▸ Directions:
Locate the line that contains "tail_room = ball(TAIL_ROUTE[0], TAIL_RADIUS" in the entries below, then repeat it and every following line through the line that contains "record = json.load(file)", exactly, and no others.

+---+

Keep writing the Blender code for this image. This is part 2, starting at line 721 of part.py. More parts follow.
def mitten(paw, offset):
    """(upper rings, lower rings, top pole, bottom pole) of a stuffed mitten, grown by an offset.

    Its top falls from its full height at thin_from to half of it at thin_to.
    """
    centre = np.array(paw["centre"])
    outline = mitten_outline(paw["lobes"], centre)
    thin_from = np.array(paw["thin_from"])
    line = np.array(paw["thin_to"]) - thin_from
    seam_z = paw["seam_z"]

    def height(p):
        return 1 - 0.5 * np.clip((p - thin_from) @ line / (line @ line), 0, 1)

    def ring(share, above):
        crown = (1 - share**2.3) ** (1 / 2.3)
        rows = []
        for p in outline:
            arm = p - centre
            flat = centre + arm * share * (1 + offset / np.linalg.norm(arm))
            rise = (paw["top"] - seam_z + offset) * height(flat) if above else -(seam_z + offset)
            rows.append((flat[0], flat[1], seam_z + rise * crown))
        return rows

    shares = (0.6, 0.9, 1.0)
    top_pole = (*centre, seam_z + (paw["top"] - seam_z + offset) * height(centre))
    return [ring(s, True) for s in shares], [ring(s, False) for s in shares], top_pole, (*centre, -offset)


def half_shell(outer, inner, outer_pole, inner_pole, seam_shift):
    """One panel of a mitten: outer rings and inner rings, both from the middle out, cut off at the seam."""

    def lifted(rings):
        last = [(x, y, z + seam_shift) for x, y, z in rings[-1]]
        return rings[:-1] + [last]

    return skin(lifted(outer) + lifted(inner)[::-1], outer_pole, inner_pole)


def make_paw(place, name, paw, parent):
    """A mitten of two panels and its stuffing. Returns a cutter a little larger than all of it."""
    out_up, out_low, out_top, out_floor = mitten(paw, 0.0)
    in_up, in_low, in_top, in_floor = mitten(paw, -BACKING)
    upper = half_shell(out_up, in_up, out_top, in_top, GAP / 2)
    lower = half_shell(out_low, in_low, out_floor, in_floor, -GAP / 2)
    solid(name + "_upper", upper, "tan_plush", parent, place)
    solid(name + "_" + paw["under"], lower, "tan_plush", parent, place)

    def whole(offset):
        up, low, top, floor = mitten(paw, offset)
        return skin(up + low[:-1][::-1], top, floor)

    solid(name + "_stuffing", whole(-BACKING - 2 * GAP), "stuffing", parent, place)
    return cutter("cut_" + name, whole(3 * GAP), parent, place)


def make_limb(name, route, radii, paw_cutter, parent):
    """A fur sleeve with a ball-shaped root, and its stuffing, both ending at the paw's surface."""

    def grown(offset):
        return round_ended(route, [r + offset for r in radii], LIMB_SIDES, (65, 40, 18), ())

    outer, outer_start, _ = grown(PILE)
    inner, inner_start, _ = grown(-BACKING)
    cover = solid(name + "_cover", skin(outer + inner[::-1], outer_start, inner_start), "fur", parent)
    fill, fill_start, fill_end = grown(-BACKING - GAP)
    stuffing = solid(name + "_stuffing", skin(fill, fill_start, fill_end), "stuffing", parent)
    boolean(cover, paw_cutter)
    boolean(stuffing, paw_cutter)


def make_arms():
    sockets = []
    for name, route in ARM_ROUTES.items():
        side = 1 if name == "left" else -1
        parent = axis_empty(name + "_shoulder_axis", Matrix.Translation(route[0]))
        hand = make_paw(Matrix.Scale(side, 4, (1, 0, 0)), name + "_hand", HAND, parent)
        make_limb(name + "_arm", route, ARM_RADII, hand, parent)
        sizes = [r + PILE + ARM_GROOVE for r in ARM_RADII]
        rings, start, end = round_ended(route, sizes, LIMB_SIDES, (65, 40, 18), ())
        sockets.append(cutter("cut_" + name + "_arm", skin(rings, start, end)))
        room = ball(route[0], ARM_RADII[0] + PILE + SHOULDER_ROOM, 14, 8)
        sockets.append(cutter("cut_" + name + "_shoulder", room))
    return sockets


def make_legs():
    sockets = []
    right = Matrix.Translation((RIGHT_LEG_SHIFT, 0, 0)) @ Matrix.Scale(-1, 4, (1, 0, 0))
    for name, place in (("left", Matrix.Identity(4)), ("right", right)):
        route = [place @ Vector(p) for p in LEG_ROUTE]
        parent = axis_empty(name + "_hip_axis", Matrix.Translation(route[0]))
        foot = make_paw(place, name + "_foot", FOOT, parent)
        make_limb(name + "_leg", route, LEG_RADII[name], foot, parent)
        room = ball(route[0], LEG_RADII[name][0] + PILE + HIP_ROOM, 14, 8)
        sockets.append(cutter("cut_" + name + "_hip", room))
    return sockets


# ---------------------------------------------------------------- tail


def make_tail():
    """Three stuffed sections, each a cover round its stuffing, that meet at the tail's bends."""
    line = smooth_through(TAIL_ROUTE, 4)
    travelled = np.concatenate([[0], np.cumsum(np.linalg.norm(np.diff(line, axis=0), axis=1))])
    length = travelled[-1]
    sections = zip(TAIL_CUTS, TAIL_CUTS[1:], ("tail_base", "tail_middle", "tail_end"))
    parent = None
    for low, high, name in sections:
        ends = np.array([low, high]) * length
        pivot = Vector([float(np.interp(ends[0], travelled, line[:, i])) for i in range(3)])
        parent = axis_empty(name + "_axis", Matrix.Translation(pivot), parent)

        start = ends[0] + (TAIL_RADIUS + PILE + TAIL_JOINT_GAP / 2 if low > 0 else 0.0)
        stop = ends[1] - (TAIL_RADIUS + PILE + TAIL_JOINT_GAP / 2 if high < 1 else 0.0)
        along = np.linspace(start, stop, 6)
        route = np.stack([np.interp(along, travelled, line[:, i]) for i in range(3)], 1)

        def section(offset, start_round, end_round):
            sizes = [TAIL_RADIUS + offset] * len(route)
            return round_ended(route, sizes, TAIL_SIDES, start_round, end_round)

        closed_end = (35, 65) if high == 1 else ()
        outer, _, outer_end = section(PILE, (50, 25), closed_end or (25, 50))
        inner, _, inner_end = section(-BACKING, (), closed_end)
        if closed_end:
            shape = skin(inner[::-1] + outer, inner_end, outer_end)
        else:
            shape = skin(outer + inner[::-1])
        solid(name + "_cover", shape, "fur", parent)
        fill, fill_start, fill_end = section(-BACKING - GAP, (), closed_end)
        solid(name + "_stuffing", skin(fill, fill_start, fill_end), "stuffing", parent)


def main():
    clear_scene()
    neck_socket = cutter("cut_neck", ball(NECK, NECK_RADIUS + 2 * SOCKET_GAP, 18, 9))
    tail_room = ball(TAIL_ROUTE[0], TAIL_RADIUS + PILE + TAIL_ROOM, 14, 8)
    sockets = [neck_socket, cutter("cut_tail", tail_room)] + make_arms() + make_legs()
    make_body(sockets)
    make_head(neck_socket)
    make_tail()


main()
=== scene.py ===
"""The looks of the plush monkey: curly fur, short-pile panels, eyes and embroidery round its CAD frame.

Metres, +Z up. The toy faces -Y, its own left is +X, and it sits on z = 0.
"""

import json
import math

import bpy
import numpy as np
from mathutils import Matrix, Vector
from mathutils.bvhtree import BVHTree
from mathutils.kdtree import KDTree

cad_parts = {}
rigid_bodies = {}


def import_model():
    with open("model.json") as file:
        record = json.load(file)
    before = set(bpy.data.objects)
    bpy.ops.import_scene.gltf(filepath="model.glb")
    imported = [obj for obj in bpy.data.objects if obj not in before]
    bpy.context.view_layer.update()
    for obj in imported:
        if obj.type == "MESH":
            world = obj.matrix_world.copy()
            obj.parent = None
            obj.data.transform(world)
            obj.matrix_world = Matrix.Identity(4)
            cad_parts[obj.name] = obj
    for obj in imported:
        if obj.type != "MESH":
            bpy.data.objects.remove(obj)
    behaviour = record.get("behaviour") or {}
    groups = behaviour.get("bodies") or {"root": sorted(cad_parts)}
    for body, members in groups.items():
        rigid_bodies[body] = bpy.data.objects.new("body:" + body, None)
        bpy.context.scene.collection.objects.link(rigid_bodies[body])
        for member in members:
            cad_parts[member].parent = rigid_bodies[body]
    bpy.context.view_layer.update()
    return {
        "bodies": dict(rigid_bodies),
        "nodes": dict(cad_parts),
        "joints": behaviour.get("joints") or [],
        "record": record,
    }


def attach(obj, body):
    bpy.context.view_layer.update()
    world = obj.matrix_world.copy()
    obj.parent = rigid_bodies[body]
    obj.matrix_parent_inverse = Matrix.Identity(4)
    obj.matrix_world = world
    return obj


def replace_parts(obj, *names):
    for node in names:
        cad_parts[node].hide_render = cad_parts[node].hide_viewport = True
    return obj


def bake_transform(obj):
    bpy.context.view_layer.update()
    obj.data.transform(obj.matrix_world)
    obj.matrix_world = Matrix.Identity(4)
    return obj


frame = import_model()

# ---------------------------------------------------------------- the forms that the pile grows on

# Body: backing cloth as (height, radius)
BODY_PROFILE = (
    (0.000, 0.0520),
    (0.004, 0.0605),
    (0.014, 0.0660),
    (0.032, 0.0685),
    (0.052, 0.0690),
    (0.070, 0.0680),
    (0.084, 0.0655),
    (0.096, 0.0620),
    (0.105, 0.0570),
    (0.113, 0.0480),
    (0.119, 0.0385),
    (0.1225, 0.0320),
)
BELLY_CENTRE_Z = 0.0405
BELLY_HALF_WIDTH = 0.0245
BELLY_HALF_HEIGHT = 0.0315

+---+

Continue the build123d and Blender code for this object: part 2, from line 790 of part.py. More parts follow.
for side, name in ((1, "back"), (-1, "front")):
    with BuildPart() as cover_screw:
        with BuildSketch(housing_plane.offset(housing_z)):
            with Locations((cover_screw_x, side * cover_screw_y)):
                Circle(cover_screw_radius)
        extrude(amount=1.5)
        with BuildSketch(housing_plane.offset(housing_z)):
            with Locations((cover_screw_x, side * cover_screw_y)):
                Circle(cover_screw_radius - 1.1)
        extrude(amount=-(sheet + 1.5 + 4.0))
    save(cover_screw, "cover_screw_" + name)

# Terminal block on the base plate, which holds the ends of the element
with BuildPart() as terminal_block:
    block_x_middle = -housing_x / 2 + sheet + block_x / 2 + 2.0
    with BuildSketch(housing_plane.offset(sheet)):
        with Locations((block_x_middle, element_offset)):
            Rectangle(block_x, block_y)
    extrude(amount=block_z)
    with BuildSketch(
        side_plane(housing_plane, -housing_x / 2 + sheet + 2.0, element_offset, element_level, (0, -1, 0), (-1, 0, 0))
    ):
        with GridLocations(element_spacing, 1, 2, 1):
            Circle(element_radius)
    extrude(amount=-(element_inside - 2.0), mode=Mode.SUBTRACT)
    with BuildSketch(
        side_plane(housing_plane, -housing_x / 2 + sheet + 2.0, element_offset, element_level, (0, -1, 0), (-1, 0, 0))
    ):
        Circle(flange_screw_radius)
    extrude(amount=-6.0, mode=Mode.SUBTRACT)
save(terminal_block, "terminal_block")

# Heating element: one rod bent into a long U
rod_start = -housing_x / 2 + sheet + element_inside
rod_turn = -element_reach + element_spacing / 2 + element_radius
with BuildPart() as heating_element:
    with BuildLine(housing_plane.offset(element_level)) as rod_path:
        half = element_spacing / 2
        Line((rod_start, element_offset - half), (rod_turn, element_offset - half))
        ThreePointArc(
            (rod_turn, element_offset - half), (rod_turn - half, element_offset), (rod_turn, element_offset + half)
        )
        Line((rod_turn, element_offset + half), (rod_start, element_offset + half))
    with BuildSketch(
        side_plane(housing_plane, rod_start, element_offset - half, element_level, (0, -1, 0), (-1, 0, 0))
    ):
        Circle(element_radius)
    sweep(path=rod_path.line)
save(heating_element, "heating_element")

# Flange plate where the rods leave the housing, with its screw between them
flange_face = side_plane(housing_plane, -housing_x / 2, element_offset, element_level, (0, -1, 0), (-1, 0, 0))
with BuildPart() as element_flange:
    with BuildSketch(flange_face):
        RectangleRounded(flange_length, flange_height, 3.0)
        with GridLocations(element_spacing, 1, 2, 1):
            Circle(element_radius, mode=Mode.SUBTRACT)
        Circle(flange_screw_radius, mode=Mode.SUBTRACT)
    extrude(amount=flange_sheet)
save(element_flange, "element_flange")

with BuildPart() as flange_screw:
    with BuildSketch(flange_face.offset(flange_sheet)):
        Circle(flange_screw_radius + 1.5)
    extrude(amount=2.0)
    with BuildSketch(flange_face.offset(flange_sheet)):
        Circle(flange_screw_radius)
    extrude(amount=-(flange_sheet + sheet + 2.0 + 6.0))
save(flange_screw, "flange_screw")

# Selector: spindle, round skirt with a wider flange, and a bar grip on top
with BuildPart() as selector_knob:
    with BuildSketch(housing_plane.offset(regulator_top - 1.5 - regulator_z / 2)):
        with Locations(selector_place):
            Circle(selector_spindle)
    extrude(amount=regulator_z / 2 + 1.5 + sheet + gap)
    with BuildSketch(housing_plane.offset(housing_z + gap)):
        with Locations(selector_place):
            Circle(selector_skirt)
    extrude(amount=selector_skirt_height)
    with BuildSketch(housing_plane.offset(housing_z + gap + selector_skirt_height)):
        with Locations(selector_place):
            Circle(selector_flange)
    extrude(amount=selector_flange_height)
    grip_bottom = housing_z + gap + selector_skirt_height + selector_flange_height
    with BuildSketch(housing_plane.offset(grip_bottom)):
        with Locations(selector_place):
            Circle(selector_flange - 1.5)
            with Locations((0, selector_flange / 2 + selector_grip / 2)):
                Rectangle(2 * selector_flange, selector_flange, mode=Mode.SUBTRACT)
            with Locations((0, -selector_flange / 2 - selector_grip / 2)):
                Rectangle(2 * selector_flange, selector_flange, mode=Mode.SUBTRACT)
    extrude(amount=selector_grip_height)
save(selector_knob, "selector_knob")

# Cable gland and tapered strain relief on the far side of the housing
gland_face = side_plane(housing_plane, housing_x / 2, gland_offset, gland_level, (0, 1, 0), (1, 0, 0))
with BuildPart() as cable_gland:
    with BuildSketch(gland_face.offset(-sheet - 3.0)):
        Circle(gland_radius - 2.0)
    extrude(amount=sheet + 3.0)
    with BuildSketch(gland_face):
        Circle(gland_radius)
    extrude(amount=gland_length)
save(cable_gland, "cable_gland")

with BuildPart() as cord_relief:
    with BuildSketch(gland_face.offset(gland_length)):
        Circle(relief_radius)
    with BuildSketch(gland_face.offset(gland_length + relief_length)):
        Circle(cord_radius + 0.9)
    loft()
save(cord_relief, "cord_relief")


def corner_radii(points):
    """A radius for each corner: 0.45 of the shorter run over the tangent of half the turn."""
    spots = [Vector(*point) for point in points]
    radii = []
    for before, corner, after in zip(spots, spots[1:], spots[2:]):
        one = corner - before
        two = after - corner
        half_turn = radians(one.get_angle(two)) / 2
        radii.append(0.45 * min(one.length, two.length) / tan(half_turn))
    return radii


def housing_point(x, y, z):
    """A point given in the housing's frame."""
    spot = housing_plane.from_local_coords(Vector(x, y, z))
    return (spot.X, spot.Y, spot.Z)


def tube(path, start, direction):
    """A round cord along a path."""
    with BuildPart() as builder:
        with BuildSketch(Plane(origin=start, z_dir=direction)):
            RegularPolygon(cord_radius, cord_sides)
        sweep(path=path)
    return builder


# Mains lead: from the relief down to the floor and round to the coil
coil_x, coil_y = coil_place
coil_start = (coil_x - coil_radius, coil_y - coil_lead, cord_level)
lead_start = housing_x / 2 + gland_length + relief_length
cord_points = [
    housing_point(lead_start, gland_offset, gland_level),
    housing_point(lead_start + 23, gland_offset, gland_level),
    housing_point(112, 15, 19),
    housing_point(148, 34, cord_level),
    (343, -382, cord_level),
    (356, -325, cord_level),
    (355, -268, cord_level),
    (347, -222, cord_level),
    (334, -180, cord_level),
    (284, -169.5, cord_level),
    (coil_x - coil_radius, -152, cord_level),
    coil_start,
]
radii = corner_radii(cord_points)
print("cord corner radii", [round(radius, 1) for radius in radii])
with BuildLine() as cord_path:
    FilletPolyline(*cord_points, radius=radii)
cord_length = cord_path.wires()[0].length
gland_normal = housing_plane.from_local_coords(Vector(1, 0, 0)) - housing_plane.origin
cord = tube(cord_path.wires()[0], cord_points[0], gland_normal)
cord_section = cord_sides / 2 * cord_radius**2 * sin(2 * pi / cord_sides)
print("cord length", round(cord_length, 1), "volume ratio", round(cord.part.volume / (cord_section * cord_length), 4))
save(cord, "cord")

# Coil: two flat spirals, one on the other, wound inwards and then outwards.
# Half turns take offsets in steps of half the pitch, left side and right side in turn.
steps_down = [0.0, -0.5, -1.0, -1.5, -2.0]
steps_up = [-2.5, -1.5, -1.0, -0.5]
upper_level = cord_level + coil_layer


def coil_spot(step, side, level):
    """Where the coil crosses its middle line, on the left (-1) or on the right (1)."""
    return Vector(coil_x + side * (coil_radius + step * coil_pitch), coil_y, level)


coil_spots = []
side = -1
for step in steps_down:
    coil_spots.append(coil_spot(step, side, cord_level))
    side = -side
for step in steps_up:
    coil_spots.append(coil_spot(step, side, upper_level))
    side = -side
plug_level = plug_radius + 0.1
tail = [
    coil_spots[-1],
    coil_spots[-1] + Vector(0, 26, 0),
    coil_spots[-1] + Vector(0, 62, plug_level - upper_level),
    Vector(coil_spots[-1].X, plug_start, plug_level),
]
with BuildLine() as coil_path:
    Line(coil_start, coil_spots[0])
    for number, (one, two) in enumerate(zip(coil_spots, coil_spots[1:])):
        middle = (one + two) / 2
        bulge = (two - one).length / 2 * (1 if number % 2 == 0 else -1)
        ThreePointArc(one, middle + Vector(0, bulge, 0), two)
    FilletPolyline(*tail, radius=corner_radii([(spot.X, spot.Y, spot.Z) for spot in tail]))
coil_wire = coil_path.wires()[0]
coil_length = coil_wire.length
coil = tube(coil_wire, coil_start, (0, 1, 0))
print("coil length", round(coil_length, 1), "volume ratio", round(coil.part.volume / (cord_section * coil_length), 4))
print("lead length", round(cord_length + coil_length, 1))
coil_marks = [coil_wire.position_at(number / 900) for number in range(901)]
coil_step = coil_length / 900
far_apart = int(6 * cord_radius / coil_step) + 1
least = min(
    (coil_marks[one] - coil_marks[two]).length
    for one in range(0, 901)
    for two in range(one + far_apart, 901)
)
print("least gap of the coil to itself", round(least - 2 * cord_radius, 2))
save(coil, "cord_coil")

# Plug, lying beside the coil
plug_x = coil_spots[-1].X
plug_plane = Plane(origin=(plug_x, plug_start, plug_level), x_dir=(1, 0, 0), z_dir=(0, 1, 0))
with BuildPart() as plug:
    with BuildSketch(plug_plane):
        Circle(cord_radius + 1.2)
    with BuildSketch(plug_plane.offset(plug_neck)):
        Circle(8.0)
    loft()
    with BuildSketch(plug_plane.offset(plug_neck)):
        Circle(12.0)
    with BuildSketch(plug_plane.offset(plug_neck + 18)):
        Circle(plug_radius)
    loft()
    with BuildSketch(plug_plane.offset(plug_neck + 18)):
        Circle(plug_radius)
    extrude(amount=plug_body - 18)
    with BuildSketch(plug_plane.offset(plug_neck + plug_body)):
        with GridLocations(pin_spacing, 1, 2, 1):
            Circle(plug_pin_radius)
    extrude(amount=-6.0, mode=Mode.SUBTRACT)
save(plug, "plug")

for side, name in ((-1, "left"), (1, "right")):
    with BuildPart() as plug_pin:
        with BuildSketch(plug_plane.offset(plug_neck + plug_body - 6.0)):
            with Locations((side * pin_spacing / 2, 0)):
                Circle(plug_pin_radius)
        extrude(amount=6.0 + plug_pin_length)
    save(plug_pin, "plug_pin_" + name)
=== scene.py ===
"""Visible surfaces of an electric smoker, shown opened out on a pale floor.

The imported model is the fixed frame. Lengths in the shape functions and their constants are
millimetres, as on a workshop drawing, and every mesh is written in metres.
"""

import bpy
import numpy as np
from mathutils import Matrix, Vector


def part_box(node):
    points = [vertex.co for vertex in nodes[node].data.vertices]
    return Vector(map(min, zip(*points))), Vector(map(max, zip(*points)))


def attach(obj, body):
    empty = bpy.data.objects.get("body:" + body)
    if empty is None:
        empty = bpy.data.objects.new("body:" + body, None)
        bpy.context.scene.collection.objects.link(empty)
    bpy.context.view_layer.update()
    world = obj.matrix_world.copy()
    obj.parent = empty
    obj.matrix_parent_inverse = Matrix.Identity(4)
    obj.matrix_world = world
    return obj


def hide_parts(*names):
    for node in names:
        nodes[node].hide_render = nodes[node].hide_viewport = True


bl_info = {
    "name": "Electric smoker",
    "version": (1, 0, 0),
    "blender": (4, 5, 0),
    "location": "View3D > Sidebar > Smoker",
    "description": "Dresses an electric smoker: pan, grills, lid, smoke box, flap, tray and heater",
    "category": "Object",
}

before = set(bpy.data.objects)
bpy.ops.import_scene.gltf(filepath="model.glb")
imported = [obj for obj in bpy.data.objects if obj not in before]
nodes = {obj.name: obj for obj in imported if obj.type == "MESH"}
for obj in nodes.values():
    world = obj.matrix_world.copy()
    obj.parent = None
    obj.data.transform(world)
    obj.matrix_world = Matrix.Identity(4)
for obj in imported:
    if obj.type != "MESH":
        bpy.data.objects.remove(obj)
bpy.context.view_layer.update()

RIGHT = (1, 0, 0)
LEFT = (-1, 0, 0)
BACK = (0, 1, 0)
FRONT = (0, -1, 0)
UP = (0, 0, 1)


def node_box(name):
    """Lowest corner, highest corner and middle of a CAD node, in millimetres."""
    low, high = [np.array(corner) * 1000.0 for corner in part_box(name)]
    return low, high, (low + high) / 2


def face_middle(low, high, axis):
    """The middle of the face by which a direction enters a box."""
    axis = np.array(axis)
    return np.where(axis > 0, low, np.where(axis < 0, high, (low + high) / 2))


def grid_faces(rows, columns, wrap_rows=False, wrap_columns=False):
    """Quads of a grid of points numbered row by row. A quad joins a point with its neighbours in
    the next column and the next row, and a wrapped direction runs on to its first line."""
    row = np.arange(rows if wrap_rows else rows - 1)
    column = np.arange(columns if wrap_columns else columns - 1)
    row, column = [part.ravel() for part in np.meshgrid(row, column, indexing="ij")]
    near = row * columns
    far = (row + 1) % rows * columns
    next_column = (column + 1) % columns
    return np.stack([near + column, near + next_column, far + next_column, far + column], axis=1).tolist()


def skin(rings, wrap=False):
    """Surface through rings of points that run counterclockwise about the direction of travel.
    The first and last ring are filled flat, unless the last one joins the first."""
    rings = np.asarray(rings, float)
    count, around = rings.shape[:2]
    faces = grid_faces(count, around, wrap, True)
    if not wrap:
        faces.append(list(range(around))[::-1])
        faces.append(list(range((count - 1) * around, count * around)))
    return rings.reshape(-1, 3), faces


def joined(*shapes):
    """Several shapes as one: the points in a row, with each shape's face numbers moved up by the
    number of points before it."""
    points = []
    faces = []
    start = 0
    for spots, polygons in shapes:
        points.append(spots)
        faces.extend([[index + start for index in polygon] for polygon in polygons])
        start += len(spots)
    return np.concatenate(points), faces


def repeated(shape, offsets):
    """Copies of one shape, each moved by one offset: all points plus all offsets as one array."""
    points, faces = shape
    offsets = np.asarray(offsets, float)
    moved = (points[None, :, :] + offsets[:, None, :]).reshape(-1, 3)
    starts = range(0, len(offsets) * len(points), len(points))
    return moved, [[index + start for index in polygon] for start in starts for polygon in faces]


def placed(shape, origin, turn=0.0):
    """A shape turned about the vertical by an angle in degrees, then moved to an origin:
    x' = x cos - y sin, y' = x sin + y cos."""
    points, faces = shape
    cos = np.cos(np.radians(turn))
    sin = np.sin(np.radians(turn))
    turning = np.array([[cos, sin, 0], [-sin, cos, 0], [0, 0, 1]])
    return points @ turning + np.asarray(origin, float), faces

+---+

▸ Result of this task:
    tail_room = ball(TAIL_ROUTE[0], TAIL_RADIUS + PILE + TAIL_ROOM, 14, 8)
    sockets = [neck_socket, cutter("cut_tail", tail_room)] + make_arms() + make_legs()
    make_body(sockets)
    make_head(neck_socket)
    make_tail()


main()
=== scene.py ===
"""The looks of the plush monkey: curly fur, short-pile panels, eyes and embroidery round its CAD frame.

Metres, +Z up. The toy faces -Y, its own left is +X, and it sits on z = 0.
"""

import json
import math

import bpy
import numpy as np
from mathutils import Matrix, Vector
from mathutils.bvhtree import BVHTree
from mathutils.kdtree import KDTree

cad_parts = {}
rigid_bodies = {}


def import_model():
    with open("model.json") as file:
        record = json.load(file)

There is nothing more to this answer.